In perfect Keynote Speaker fashion, Jose Luis encouraged us: “Let’s stop trying to be something we are not.”
We are not another city. We are not like another city. If we were, we would be another city.
And he added a rallying cry:
“Now, louder!
Now, more than ever when we are under attack, be louder!!!
When our minorities and women and basic truth itself are under attack.”
Jose Luis said that in Spanish there is no word for talented. The closest translation is “gifted”. To have a gift. And gifts are meant to be given. They are not ours to keep locked up.
What we can classify ourselves with total authenticity as being, he explained, is a “By Any Means Necessary” theater town. From the woman on the corner selling oranges to the dancer on the corner collecting an audience, we will do it however we have to. Happily starting from square one, or from one audience member, and then magically transforming that into a following, one tiny show can blossom into international touring show traveling the world.
Numerous shows that many of us have been a part of have grown into Equity shows that find global audiences. We, the Los Angeles Theater community, deserve to be global. Our stories -bred out of our community–are of equal value to that of the touring shows that make stops in our own theaters here.
The questions we can ask ourselves now is how can we use our gifts to become part of the resistance? How can we unite and fight? How can we embrace who we are to weave our cultural tapestry together?
After Jose Luis’s speech, there was a panel discussion. It dovetailed beautifully with the keynote speech.
It posed the question: does theater have to mean something or can it just be entertainment? Art vs. commerce and how they are woven together.
Steven Leigh Morris reminded us of a Samuel Goldwyn quote about how the only message he wanted to receive was from Western Union. The panel reminded us that out of great turmoil comes great art and that the Arts have always provided an alternative to just entertainment. And how, if we are not the ones who will shine a light onto what is happening around us and how that affects us, then who will?
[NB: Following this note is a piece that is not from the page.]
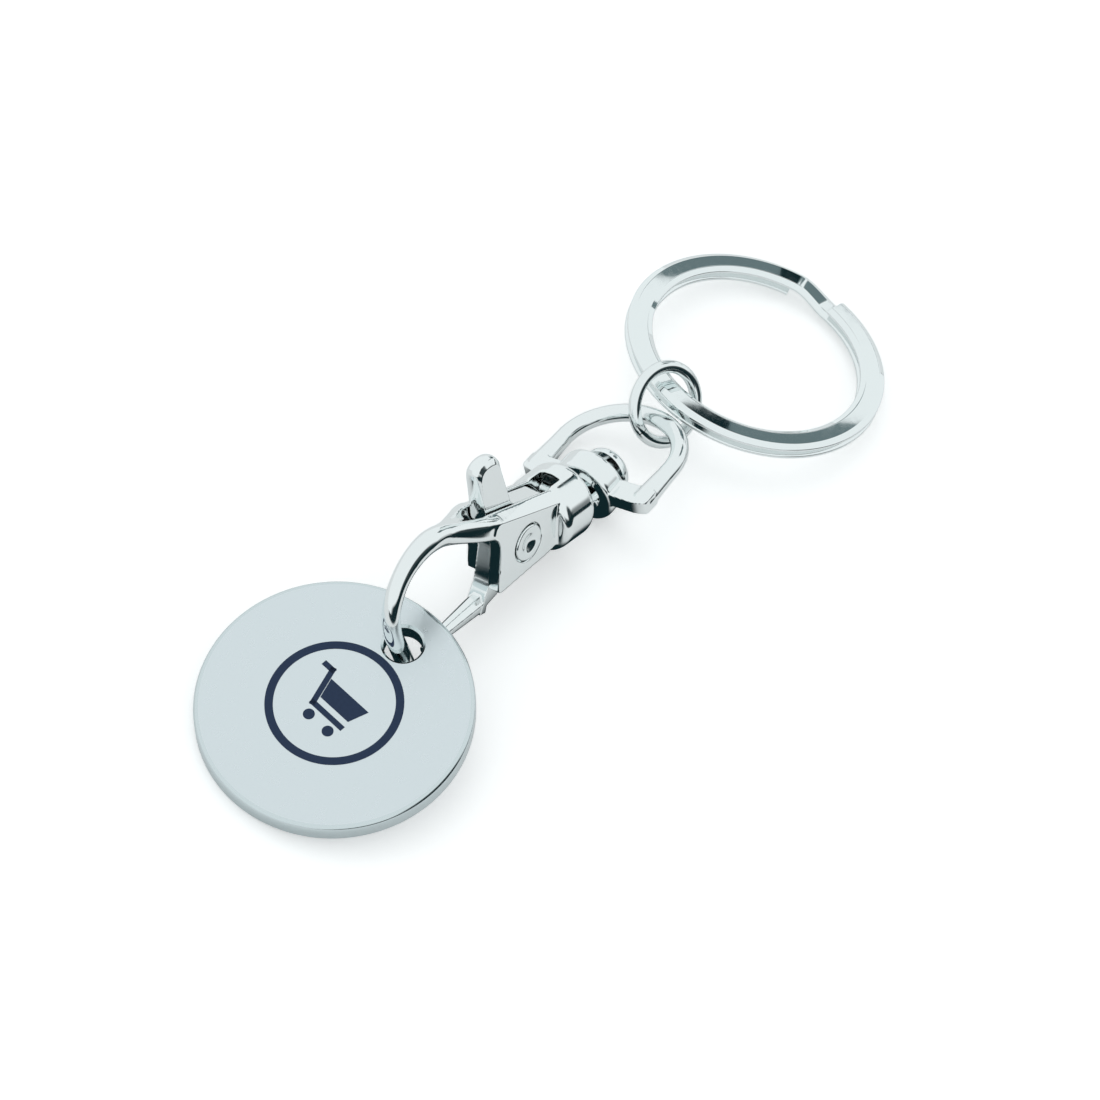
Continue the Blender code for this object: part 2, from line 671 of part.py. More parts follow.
def make_lever(parts, tools):
    """The lever: a flat plate with thumb tab, tail and arm, and the round gate on its end."""
    outline = [
        (PIVOT_X + x * LEVER_SPAN, PIVOT_Y + y * LEVER_SPAN) for x, y in LEVER_OUTLINE_SHARES
    ]
    lever = plate("lever", outline, LEVER_THICKNESS, Matrix.Identity(4), parts)
    stops = (
        (GATE_ROOT_X, GATE_ROOT_Y, GATE_ROOT_RADIUS), (GATE_BEND_X, GATE_BEND_Y, GATE_BEND_RADIUS),
        (GATE_TIP_X, GATE_TIP_Y, GATE_TIP_RADIUS),
    )
    rings = []
    for i, (x, y, radius) in enumerate(stops):
        before, after = stops[max(i - 1, 0)], stops[min(i + 1, len(stops) - 1)]
        forward = Vector((after[0] - before[0], after[1] - before[1], 0.0))
        centre = Vector((PIVOT_X + x, PIVOT_Y + y, 0.0))
        rings.append(section_ring(centre, forward, radius, radius, GATE_SQUARENESS))
    gate = loft("gate_tool", rings, parts)
    lever = combined(lever, [gate], "UNION")
    radius = RIVET_PIN_RADIUS + SEAT_GAP
    reach = LEVER_THICKNESS / 2 + OVERRUN
    profile = [(0.0, reach), (radius, reach), (radius, -reach), (0.0, -reach)]
    frame = Matrix.Translation((PIVOT_X, PIVOT_Y, 0.0))
    bore = as_cutter(turned("lever_bore_tool", profile, TURNED_STEPS, frame, parts), tools)
    return combined(lever, [bore], "DIFFERENCE")


def make_spring(parts):
    """The lever's return spring, and its least gap to itself."""
    low = SLOT_FLOOR + SEAT_GAP + SPRING_WIRE_RADIUS
    tail_under = PIVOT_Y + SPRING_SEAT_SHARE * LEVER_SPAN
    high = tail_under - SEAT_GAP - SPRING_WIRE_RADIUS
    count = round(SPRING_TURNS * SPRING_POINTS_PER_TURN)
    middle = PIVOT_X + SPRING_FROM_PIVOT
    points = []
    for i in range(count + 1):
        angle = math.tau * i / SPRING_POINTS_PER_TURN
        height = low + (high - low) * i / count
        points.append(Vector((
            middle + SPRING_RADIUS * math.cos(angle), height, SPRING_RADIUS * math.sin(angle))))
    report_gap("lever_spring", points, SPRING_POINTS_PER_TURN, SPRING_WIRE_RADIUS)
    return wire("lever_spring", points, SPRING_WIRE_RADIUS, parts, bevel_resolution=1)


def report_gap(name, points, points_per_turn, radius):
    """Print the least gap between points of a coil that are at least half a turn apart."""
    apart = points_per_turn // 2
    least = min(
        (points[i] - points[j]).length
        for i in range(len(points)) for j in range(i + apart, len(points))
    ) - 2 * radius
    print(f"{name}: least gap to itself {least / MM:.2f} mm")


def make_swivel_post(parts):
    """The post: inner head in the chamber, shank through collar and hub, and the outer dome."""
    _, front, _ = chamber_bounds()
    head_start = front + SEAT_GAP - HUB_X
    head_end = head_start + POST_INNER_HEAD_LENGTH
    dome_start = HUB_LENGTH / 2 / math.cos(LOOP_TILT) + POST_DOME_RADIUS * math.tan(LOOP_TILT) + SEAT_GAP
    dome_top = dome_start + POST_DOME_HEIGHT
    crown = POST_DOME_HEIGHT - POST_DOME_RIM
    profile = [(0.0, dome_top)]
    for step in range(1, DOME_STEPS + 1):
        angle = math.pi / 2 * step / DOME_STEPS
        profile.append((
            POST_DOME_RADIUS * math.sin(angle), dome_start + POST_DOME_RIM + crown * math.cos(angle)))
    profile += [
        (POST_DOME_RADIUS, dome_start), (POST_SHANK_RADIUS, dome_start),
        (POST_SHANK_RADIUS, head_end), (POST_INNER_HEAD_RADIUS, head_end),
        (POST_INNER_HEAD_RADIUS, head_start), (0.0, head_start),
    ]
    return turned("swivel_post", profile, TURNED_STEPS, swivel_matrix(), parts)


def make_swivel_loop(parts, tools):
    """The D of wire with its flat crossbar and round hub."""
    frame = loop_matrix()
    points = [Vector((-LOOP_HALF_WIDTH, 0.0, 0.0)), Vector((-LOOP_HALF_WIDTH, LOOP_LEG, 0.0))]
    crown = LOOP_HEIGHT - LOOP_LEG
    for step in range(1, LOOP_ARC_STEPS):
        angle = math.pi * (1 - step / LOOP_ARC_STEPS)
        points.append(Vector((
            LOOP_HALF_WIDTH * math.cos(angle), LOOP_LEG + crown * math.sin(angle), 0.0)))
    points += [Vector((LOOP_HALF_WIDTH, LOOP_LEG, 0.0)), Vector((LOOP_HALF_WIDTH, 0.0, 0.0))]
    loop = wire("swivel_loop", [frame @ point for point in points], LOOP_WIRE_RADIUS, parts)
    half = (CROSSBAR_HALF_LENGTH, CROSSBAR_WIDTH / 2, CROSSBAR_THICKNESS / 2)
    bar = box("crossbar_tool", [-side for side in half], half, frame, parts)
    bar = rounded(bar, CROSSBAR_EDGE)
    turn = frame @ Matrix.Rotation(math.radians(-90), 4, "X")
    profile = [
        (0.0, HUB_LENGTH / 2), (HUB_RADIUS - HUB_EDGE, HUB_LENGTH / 2),
        (HUB_RADIUS, HUB_LENGTH / 2 - HUB_EDGE), (HUB_RADIUS, HUB_EDGE - HUB_LENGTH / 2),
        (HUB_RADIUS - HUB_EDGE, -HUB_LENGTH / 2), (0.0, -HUB_LENGTH / 2),
    ]
    hub = turned("hub_tool", profile, TURNED_STEPS, turn, parts)
    loop = combined(loop, [bar, hub], "UNION")
    radius = hub_bore_radius()
    reach = HUB_LENGTH / 2 + OVERRUN
    profile = [(0.0, reach), (radius, reach), (radius, -reach), (0.0, -reach)]
    bore = as_cutter(turned("hub_bore_tool", profile, TURNED_STEPS, turn, parts), tools)
    return combined(loop, [bore], "DIFFERENCE")


def hub_bore_radius():
    """Wide enough for the post to lean by the loop's tilt."""
    lean = HUB_LENGTH / 2 * math.tan(LOOP_TILT)
    return POST_SHANK_RADIUS / math.cos(LOOP_TILT) + lean + SEAT_GAP


def make_jump_ring(parts):
    """A ring of round wire whose two ends butt together."""
    frame = jump_matrix()
    half_gap = JUMP_BUTT_GAP / 2 / JUMP_RADIUS
    points = []
    for i in range(JUMP_STEPS + 1):
        angle = JUMP_BUTT_ANGLE + half_gap + (math.tau - 2 * half_gap) * i / JUMP_STEPS
        points.append(frame @ polar(JUMP_RADIUS, angle))
    return wire("jump_ring", points, JUMP_WIRE_RADIUS, parts)


def split_section(centre, out, up):
    """The bevelled section of the split ring's wire."""
    half_width, half_height = SPLIT_WIRE_WIDTH / 2, SPLIT_LAYER_THICKNESS / 2
    flat, wall = half_width - SPLIT_BEVEL, half_height - SPLIT_BEVEL / 2
    corners = (
        (half_width, wall), (flat, half_height), (-flat, half_height), (-half_width, wall),
        (-half_width, -wall), (-flat, -half_height), (flat, -half_height), (half_width, -wall),
    )
    return [centre + out * x + up * y for x, y in corners]


def make_split_ring(parts):
    """Two flat turns: the upper layer crosses down to the lower one between the wire's two ends."""
    frame = split_matrix()
    radius = split_radius()
    level = (SPLIT_LAYER_THICKNESS + SPLIT_LAYER_GAP) / 2
    jog = SPLIT_BOTTOM_END - SPLIT_TOP_END
    clear = SPLIT_END_GAP / radius
    jog_start = math.tau - jog + clear
    jog_end = math.tau - clear
    total = 2 * math.tau - jog
    axis = frame.to_3x3() @ Vector((0, 0, 1))
    travels = [total * i / SPLIT_STEPS for i in range(SPLIT_STEPS + 1)]
    rings = []
    for travel in travels:
        angle = SPLIT_TOP_END - travel
        drop = ease((travel - jog_start) / (jog_end - jog_start))
        out = frame.to_3x3() @ Vector((math.cos(angle), math.sin(angle), 0.0))
        centre = frame.translation + out * radius + axis * level * (1 - 2 * drop)
        rings.append(split_section(centre, out, axis))
    print(f"split_ring: gap between its layers {SPLIT_LAYER_GAP / MM:.2f} mm")
    return loft("split_ring", rings, parts)


def lay_down(keyring, pieces):
    """Move the keyring so that its box stands on the origin, at the middle of its bottom face."""
    bpy.context.view_layer.update()
    corners = [piece.matrix_world @ vertex.co for piece in pieces for vertex in piece.data.vertices]
    low = Vector([min(corner[axis] for corner in corners) for axis in range(3)])
    high = Vector([max(corner[axis] for corner in corners) for axis in range(3)])
    keyring.location = (-(low.x + high.x) / 2, -(low.y + high.y) / 2, -low.z)
    bpy.context.view_layer.update()


def build():
    """Make every piece, hang each on its joint and lay the keyring down."""
    for old in list(bpy.data.objects):
        bpy.data.objects.remove(old)
    scene = bpy.context.scene
    parts = bpy.data.collections.new("trolley_coin_keyring")
    tools = bpy.data.collections.new("cutters")
    scene.collection.children.link(parts)
    scene.collection.children.link(tools)

    coin = make_coin(parts, tools)
    body = make_hook_body(parts, tools)
    rivet = make_rivet(parts)
    lever = make_lever(parts, tools)
    spring = make_spring(parts)
    post = make_swivel_post(parts)
    loop = make_swivel_loop(parts, tools)
    jump_ring = make_jump_ring(parts)
    split_ring = make_split_ring(parts)

    keyring = bpy.data.objects.new("keyring", None)
    parts.objects.link(keyring)
    clasp = bpy.data.objects.new("clasp_frame", None)
    parts.objects.link(clasp)
    clasp.parent = keyring
    upright = math.radians(90) + CLASP_LEAN
    clasp.matrix_basis = Matrix.Rotation(CLASP_SLOPE, 4, "Y") @ Matrix.Rotation(upright, 4, "X")

    coin_slide = joint_empty("coin_slide_axis", coin_slide_matrix(), clasp, parts)
    pivot = joint_empty("lever_axis", Matrix.Translation((PIVOT_X, PIVOT_Y, 0.0)), clasp, parts)
    swivel = joint_empty("swivel_axis", swivel_matrix(), clasp, parts)
    jump_hinge = joint_empty("jump_ring_axis", jump_hinge_matrix(), clasp, parts)
    split_hinge = joint_empty("split_ring_axis", split_hinge_matrix(), clasp, parts)

    hang(coin, coin_slide, make_metal("satin_token_steel", TOKEN_STEEL, SATIN))
    hang(body, pivot, make_metal("cast_body_nickel", NICKEL, POLISHED))
    hang(rivet, pivot, make_metal("rivet_nickel", NICKEL, TURNED))
    hang(lever, pivot, make_metal("cast_lever_nickel", NICKEL, POLISHED))
    hang(spring, pivot, make_metal("spring_steel", SPRING_STEEL, SATIN))
    hang(post, swivel, make_metal("post_nickel", NICKEL, TURNED))
    hang(loop, swivel, make_metal("cast_loop_nickel", NICKEL, POLISHED))
    hang(jump_ring, jump_hinge, make_metal("jump_ring_nickel", NICKEL, POLISHED))
    hang(split_ring, split_hinge, make_metal("split_ring_nickel", NICKEL, POLISHED))
    pieces = [coin, body, rivet, lever, spring, post, loop, jump_ring, split_ring]
    lay_down(keyring, pieces)


build()
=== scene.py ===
"""The looks of a trolley coin keyring: polished nickel links and clasp, a satin token with a printed mark.

Every piece is made in millimetres in the clasp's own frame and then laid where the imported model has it.
The clasp's frame has its origin at the centre of the hook's round bend, +X along the clasp towards the
swivel, +Y towards the thumb tab and +Z across the cheeks, towards the side with the dimpled rivet.
"""

import json
import math

import bmesh
import bpy
from mathutils import Matrix, Vector


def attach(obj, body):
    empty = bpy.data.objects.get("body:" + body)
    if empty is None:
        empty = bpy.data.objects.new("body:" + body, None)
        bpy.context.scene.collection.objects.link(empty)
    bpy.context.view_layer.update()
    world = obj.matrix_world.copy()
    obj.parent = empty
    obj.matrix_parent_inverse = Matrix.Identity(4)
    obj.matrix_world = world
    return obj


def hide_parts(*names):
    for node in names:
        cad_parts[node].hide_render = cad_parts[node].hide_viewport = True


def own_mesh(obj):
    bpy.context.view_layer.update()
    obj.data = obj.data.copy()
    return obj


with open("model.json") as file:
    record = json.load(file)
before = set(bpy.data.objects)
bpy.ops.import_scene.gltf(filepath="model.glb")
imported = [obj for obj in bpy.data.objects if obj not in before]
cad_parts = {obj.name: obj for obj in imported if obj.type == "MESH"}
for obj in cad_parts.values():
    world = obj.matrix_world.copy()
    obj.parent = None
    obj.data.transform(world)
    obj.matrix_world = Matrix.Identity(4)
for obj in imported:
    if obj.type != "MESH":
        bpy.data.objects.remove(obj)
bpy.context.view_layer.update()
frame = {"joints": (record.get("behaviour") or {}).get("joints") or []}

MM = 0.001

# Camera, in the clasp's frame: what it looks at, and the way back to it
CAMERA_AIM = Vector((7.15, 3.42, 6.98))
CAMERA_BACK = Vector((-0.6666, 0.5656, 0.4856))
CAMERA_UP = Vector((0.4375, 0.8242, -0.3594))
CAMERA_DISTANCE = 400.0
CAMERA_LENS = 158.4
CAMERA_SENSOR = 36.0
CAMERA_CLIP_START = 0.01

# Clasp pivot, counted from the hook's bend, which places the clasp's frame
PIVOT = Vector((10.50, 0.35, 0.0))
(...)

In the light of our current political climate, where rights are disposable as well as Arts and the funding for them, we face a larger identity crisis. That of humanity and seeing the face of it. Los Angeles faces its own uncharted territory with our struggles with Equity contracts, and the threat of our local institutions losing funding and keeping their doors open. The tenor here was that we can be grateful for being shaken from any complacency that we were in and utilize this new urgency for art as a way of continuing to build trust and community, as we build bridges for our humanity. We can allow these changes to galvanize us as a community, and to speak for truth. By Any Means Necessary.
Jose Luis brought up a very engaging thought–that we as a country don’t have an ideology. So, religion has become our identity, and we don’t yet know how to fight religion.
It was so refreshing to be reminded by the discussion that as artists, we get to bring clarity to issues that are muddled by political shenanigans. We don’t have to tell people what to think. As artists we get to invite audiences to think for themselves about what’s important, and in turn to share their thoughts and then take them to the streets.
After the panel I went out to sprinkling rain and a windy corridor where tables set up for each theatre company represented. Apparently the last LA Stage Day was 2 years ago and there were about 50 companies, however only a dozen or so this day. There were also open auditions with the companies that were present, but those 50 slots were booked up with another 100+ on the waiting list. I asked when they thought they might do another for those who wouldn’t get in, but no plan was in place just yet.
Oh well. I was still delighted to be greeted by the many friends I’ve grown to know over the last 20 years. And to talk with companies that I’ve always been curious about. It was just great to know that in our town you can come as a stranger and find other theater artists who will talk to you about what we do here. Who will tell you how we do it and see if you want to come and play with us.
I never even made it to the food trucks. Everyone I chatted with offered me food. Because that is how we do it here. We will give you the food off our plates.